探索失败:交互任务中的语言模型表现
Failing to Explore: Language Models on Interactive Tasks
January 29, 2026
作者: Mahdi JafariRaviz, Keivan Rezaei, Arshia Soltani Moakhar, Zahra Sodagar, Yize Cheng, Soheil Feizi
cs.AI
摘要
我们在有限交互预算下评估语言模型探索交互环境的能力。本文提出三种可调控探索难度的参数化任务,涵盖连续与离散环境。研究发现,当前最先进的模型普遍存在系统性探索不足和次优解问题,其表现往往显著逊于简单的探索-利用启发式基线方法,且随着预算增加呈现弱扩展性。最后我们研究两种轻量级干预措施:将固定预算拆分为并行执行(尽管理论分析显示该措施对我们的任务无增益,但实际性能却意外提升),以及定期总结交互历史(该方法能保留关键发现并进一步提升探索效率)。
English
We evaluate language models on their ability to explore interactive environments under a limited interaction budget. We introduce three parametric tasks with controllable exploration difficulty, spanning continuous and discrete environments. Across state-of-the-art models, we find systematic under-exploration and suboptimal solutions, with performance often significantly worse than simple explore--exploit heuristic baselines and scaling weakly as the budget increases.
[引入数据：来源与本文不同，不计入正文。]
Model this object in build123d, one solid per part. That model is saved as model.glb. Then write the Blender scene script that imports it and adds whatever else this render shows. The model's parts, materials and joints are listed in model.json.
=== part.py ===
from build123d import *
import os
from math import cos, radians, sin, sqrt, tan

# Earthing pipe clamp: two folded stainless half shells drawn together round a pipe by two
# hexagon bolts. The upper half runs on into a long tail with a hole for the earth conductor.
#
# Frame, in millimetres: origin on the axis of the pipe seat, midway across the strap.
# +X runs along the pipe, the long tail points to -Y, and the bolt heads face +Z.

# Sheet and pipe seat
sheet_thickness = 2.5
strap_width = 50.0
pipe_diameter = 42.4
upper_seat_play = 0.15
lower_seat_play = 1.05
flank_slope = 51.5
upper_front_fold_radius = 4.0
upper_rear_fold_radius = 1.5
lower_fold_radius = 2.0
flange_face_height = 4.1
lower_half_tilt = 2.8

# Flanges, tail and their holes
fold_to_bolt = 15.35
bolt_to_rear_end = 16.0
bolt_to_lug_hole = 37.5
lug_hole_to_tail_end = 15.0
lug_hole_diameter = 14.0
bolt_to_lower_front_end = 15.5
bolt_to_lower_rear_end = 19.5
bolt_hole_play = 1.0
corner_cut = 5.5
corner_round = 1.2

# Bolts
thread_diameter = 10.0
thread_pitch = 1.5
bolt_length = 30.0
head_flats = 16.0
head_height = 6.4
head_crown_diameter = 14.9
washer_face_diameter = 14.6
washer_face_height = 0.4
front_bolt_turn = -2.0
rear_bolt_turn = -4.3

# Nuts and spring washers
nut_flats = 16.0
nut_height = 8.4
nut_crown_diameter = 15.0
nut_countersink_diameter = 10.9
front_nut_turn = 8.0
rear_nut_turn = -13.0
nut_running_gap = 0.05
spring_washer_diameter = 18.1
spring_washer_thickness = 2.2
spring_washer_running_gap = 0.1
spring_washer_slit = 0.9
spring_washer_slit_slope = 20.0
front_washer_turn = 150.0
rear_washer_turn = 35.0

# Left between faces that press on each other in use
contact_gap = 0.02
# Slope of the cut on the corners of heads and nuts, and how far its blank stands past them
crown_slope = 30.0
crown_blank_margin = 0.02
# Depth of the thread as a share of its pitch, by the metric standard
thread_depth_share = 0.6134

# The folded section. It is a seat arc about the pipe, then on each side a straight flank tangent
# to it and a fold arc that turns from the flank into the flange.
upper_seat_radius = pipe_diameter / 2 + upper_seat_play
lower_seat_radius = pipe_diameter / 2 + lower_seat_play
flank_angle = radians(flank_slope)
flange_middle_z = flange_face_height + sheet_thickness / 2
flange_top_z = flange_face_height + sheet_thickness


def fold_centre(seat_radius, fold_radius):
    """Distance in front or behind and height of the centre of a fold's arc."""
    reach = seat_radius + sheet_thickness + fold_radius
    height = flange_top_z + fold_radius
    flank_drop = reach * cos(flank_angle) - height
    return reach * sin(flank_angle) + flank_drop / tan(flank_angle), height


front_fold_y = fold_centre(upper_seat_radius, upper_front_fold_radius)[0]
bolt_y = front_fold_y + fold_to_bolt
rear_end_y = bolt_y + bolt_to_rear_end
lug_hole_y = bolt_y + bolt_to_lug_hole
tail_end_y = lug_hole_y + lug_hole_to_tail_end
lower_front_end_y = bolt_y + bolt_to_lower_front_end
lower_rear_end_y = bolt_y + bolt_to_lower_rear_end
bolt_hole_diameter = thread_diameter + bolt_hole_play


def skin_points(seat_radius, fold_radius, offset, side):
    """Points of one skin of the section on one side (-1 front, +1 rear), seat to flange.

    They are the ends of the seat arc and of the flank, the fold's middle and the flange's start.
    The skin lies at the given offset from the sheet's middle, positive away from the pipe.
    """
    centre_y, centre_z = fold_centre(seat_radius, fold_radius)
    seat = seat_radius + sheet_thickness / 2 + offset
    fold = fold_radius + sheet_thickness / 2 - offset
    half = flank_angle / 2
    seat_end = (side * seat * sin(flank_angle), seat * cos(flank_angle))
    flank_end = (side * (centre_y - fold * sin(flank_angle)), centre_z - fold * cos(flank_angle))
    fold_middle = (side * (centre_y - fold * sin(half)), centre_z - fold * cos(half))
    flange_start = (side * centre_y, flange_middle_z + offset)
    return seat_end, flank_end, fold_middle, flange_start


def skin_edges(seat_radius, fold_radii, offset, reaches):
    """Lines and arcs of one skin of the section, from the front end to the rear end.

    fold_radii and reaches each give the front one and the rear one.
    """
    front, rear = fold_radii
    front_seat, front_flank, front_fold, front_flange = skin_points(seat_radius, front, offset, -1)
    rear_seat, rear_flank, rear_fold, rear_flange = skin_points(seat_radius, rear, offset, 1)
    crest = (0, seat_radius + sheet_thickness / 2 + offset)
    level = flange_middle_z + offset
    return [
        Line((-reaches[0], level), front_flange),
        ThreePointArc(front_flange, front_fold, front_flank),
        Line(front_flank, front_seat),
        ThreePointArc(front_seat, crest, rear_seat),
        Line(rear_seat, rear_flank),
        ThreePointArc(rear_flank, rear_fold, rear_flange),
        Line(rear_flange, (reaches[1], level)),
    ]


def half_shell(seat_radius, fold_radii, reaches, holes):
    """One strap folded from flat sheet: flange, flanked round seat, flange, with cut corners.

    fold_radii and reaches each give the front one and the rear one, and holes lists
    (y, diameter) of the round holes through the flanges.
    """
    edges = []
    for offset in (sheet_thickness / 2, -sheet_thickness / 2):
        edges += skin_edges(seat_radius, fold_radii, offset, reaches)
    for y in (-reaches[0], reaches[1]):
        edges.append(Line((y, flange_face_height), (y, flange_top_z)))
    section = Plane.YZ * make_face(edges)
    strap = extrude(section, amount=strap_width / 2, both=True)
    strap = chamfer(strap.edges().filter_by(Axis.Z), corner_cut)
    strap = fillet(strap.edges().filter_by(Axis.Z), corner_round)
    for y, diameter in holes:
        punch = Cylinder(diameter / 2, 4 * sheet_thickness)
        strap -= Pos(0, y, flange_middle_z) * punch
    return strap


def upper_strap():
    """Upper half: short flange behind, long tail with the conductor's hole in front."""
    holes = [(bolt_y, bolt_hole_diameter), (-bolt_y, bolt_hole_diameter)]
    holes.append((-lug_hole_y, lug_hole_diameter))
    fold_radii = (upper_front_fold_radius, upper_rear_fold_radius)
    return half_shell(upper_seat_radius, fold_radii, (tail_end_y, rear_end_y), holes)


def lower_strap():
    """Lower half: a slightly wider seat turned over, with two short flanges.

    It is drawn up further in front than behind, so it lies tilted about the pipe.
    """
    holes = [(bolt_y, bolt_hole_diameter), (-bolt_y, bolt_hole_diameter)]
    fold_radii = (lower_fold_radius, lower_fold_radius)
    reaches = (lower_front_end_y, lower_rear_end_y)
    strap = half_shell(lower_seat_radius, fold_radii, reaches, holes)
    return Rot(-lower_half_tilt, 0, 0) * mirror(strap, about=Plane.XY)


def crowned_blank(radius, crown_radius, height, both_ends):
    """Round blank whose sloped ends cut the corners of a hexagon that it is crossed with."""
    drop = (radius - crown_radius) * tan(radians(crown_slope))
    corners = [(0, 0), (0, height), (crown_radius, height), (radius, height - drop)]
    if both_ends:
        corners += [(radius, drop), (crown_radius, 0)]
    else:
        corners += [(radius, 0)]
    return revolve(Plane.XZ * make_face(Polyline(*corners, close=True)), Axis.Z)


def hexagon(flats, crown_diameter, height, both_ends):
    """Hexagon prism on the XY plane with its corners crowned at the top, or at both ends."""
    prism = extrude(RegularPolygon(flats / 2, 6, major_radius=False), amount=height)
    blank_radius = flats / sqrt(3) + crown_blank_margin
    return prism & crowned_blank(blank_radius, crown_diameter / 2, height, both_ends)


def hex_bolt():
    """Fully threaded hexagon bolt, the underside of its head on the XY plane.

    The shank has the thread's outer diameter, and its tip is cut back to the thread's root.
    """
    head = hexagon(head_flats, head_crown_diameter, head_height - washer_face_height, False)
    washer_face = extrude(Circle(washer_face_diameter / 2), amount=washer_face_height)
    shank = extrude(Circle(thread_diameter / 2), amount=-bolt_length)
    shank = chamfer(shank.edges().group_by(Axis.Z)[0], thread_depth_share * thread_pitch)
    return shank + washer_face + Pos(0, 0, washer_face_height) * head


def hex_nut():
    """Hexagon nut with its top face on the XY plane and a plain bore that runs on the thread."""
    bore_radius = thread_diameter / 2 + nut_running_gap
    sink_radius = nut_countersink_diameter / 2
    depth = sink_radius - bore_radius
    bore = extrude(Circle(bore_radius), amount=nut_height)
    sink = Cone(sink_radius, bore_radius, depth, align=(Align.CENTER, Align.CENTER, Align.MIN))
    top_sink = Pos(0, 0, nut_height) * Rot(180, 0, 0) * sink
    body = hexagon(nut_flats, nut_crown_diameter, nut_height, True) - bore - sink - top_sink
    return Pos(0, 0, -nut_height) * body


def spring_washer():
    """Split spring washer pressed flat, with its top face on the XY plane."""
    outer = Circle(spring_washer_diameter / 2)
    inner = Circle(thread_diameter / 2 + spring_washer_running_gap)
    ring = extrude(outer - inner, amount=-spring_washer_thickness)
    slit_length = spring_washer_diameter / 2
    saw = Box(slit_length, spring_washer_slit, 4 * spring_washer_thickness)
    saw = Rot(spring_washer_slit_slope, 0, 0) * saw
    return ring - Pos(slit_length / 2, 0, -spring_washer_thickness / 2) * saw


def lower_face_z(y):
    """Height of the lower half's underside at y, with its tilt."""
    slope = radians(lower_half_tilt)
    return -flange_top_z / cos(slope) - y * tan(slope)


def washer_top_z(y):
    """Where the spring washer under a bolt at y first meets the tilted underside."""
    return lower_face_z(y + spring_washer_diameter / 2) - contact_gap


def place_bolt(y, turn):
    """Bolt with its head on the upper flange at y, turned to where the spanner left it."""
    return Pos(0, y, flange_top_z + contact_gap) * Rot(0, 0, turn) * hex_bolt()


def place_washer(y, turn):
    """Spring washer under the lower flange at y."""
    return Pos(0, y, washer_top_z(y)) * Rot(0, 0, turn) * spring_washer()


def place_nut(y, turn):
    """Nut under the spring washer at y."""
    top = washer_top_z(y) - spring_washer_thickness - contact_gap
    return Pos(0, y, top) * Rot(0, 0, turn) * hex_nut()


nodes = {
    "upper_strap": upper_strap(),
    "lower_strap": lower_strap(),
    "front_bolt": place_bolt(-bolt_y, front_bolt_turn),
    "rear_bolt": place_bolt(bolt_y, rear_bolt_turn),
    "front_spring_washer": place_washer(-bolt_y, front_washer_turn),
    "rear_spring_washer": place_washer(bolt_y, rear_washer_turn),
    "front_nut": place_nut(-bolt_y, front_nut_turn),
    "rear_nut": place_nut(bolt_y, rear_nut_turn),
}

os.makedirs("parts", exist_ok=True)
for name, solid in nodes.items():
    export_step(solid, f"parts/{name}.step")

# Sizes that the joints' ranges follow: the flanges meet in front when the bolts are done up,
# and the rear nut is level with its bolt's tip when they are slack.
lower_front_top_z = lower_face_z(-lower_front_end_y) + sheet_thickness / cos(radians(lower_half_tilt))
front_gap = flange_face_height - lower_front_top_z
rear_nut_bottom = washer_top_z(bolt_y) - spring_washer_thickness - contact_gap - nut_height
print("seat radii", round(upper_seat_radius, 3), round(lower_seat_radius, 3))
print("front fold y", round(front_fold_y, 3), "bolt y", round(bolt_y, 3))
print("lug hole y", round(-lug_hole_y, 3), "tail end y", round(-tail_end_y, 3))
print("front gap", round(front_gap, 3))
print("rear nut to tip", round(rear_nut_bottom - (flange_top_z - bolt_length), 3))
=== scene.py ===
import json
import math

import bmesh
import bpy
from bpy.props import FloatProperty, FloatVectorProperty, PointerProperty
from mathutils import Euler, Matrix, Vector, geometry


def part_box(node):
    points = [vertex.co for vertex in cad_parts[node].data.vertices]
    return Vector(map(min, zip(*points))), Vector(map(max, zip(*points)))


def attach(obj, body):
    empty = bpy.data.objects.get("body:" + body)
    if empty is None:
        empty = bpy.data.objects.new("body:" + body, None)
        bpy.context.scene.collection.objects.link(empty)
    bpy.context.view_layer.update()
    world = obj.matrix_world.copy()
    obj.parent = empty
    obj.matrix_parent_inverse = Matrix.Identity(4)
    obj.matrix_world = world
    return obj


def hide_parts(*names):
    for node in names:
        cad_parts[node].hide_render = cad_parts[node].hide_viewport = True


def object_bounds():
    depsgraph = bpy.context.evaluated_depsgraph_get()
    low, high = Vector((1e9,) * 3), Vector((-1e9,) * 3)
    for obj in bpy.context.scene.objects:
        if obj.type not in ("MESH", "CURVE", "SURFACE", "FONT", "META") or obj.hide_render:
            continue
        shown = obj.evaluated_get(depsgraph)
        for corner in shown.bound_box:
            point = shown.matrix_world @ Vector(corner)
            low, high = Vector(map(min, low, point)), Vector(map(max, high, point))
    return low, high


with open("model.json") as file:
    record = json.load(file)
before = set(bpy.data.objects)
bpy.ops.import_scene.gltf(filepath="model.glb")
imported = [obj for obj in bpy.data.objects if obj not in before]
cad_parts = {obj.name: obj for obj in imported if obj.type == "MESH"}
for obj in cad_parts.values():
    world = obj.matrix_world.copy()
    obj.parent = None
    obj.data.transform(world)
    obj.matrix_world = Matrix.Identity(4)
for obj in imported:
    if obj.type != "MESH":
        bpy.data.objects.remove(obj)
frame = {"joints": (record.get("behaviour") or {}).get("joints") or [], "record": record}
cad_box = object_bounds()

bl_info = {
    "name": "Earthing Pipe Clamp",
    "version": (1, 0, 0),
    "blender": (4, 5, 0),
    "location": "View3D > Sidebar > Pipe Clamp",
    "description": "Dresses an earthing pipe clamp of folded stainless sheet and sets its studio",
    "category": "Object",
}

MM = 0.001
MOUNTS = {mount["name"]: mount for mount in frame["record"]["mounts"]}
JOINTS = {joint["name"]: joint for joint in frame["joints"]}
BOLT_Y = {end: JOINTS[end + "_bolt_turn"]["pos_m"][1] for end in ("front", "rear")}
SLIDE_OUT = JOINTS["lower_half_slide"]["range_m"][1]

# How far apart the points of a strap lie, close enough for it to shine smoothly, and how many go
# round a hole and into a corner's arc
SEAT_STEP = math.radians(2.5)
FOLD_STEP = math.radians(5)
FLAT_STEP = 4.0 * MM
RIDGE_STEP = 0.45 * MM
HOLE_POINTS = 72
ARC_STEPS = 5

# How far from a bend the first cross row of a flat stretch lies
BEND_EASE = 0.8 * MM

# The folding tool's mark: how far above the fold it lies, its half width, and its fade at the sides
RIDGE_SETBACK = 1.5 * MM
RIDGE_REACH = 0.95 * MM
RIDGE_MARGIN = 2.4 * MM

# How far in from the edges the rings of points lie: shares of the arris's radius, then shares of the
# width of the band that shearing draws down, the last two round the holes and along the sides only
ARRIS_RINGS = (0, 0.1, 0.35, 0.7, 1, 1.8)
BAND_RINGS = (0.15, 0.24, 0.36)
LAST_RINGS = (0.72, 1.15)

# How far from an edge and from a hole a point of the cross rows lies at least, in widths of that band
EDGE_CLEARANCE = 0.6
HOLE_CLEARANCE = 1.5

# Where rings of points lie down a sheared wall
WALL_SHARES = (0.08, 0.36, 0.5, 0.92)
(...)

Finally, we study two lightweight interventions: splitting a fixed budget into parallel executions, which surprisingly improves performance despite a no-gain theoretical result for our tasks, and periodically summarizing the interaction history, which preserves key discoveries and further improves exploration.